March 28, 2008

"Dead/Lame Ducks"

Stupid Question ™
May 8, 2003
By John Ruch
© 2003

Q: Why do ducks get such a bad rap—dead duck, lame duck, etc.?
—Matt


A: Hey, it’s not being a duck that’s bad—it’s being dead or lame that sucks.

But I must confess that “duck” does carry a lot of other negative connotations. Being called any sort of animal is, in general, not good.

Still, there was a golden era in England, starting in the early 1800s, in which “duck” meant something exemplary in quality. As in, “I say, that’s a duck of a cricket bat you’ve got there, old man.” Nobody knows why the English came up with this, or half the other crazy things they say, either.

Within 50 years, US slang had managed to twist “duck” into meaning a weirdo or idiot, for reasons that are also not clear, aside from typical American meanspiritedness. It later became generalized to simply mean “person” or “fellow,” as the “Oxford English Dictionary” likes to put it. So it’s a fairly neutral term these days (“lucky duck,” etc.).

But then there’s also “duck” meaning a ship or plane so screwed up it won’t move, and “duck” meaning a zero score in a cricket game (an allusion to the round shape of a duck’s egg, much as we say “goose egg” in the US).

My dictionary tells me “duck” also once meant “a British solider of the Bombay Presidency.” What does this mean? I don’t know, except that much of Britian is as crazy as Tony Blair’s wife.

“Dead duck” showed up in the 1830s, before all this vicious nonsense, and originally meant something closer to what “lame duck” means today—someone out of date or powerless. It came from political slang. The first know written use of it refers it back to a supposed pre-existing phrase: “Never waste powder on a dead duck.”

The modern meaning of someone doomed dates to the World War II era.

“Lame duck” is much older, from the mid-1700s, when it was originally business slang for someone who went bankrupt playing the stock market. Nobody really knows why, but something waddling and flapping about in pain seems like a pretty congruous image. Those old British stock market dudes had an obsession with animal terms—“lame duck” often showed up with the “bull” and “bear” expressions we still use today.

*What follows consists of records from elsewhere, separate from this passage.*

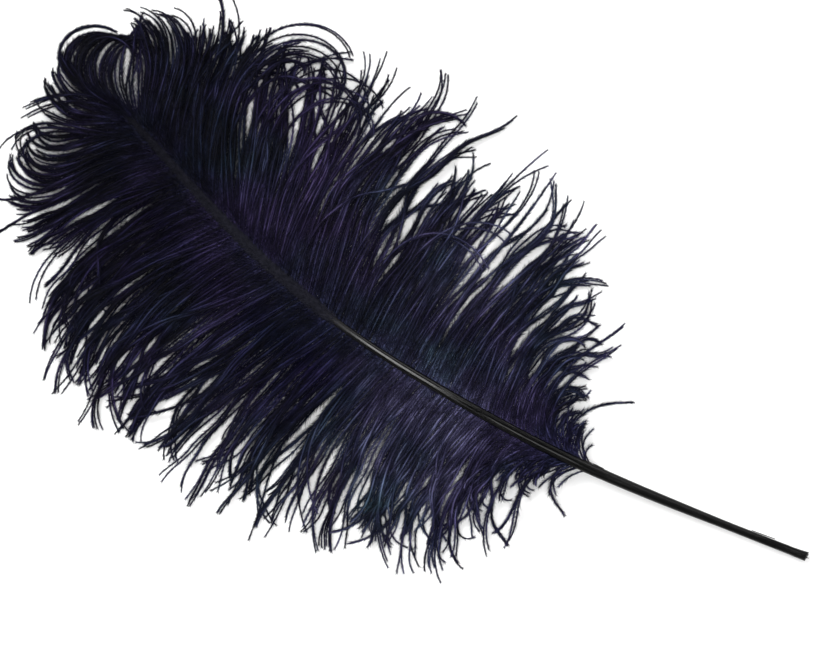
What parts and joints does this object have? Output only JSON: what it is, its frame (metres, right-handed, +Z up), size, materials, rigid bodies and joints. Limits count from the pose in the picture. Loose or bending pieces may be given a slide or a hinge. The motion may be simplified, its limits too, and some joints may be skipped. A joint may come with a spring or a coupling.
{
  "type": "ostrich feather",
  "caption": "Large soft plume dyed black, with a bare curved quill and two wide vanes of loose drooping barbs, lying flat.",
  "frame": {"origin": "middle of the whole plume's footprint, on the surface it lies on", "axes": "+X along the feather towards the cut end of the quill, +Y towards the right vane, +Z up"},
  "size_m": [0.4184, 0.2184, 0.0134],
  "materials": {
    "horn": "satin",
    "plume": "matte"
  },
  "bodies": {
    "root": {"shaft": "horn", "right_vane": "plume", "left_vane": "plume"}
  },
  "joints": []
}
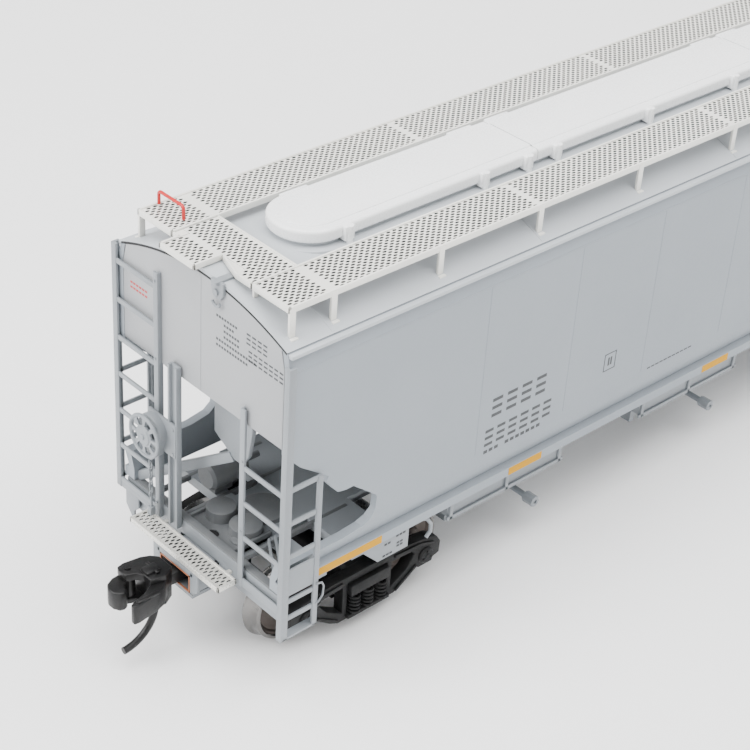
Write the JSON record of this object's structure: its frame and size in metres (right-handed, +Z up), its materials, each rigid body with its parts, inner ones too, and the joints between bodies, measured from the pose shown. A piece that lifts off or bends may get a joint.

“Lame duck” eventually became a generic term for a deadbeat and became popular in US slang that way in the late 1800s.

Meanwhile, back in England, it developed a much more literal meaning of someone crippled, weak, aging or otherwise not at the top of their abilities. From there, in the early 1900s US, it developed its modern political meaning of an elected official left relatively powerless because they’ve lost an election or won’t be running again.

Duckness certainly isn’t all bad. It often refers to ease—“like a duck to water”—and is still a term of endearment (“ducky”). There’s also “duck soup,” meaning something extremely easy or sure to succeed—though even that eventually developed the meaning of someone who was an easy mark for a con.